ATTENTION: Join us on 5/30/2013 for a FREE live webinar on Turning Likes Into Sales.

If you’ve read our previous email or print newsletters, or heard me wax poetic at a Search Engine Seminar or in person, you’ve learned that it’s important to have unique, compelling content on your site.

Clients and prospects call us, asking how their site can rank higher in the search engines or how they can attract more traffic. I usually recommend that they start by posting content (in the form of articles, white papers, FAQ’s, etc.) to their site on a regular basis…content that is of interest to their target audience.

Why Content Helps Your Business

Often, site owners don’t understand how this will help. I’m here to tell you that quality content attracts visitors. First, search engines love content, gobbling it up for breakfast and returning regularly to sites that continually post fresh material.

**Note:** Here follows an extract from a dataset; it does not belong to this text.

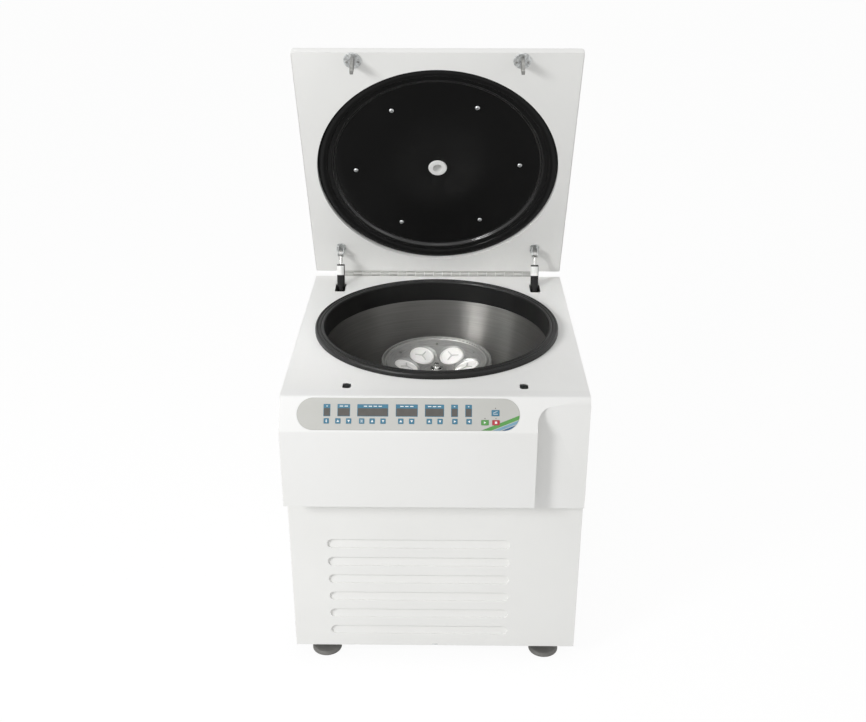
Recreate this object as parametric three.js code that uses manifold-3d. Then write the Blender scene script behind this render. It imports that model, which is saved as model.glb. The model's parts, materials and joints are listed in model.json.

The content from your site appears on the SERP (search engine results page.) If you’re writing about what your prospects are searching for, you’ll appear on their SERPs.

Second, you can leverage the content on your site in several ways to bring in even more traffic and reach new clients. To paraphrase Archimedes, you can move the world if your lever is long enough. Here are some ideas that can help:

  • A Share This Page link
  • A Print This Page link
  • A Link to This Page link
  • An Email Newsletter signup link (deliver future content twice:
    through your email newsletter and your Web site)
  • Submit each new content-rich page to search engines through
    free submit pages; primarily Google and Yahoo

It’s easy to create links or icons for the first three or four items and post them on the articles on your site. Today we’ll talk about the Share This Page link.

Why Share a Page?

Whether it’s called “share this page,” “email this article to a friend,” or “recommend this site,” the benefits of having a visitor tell another person about your Web site or business should be obvious.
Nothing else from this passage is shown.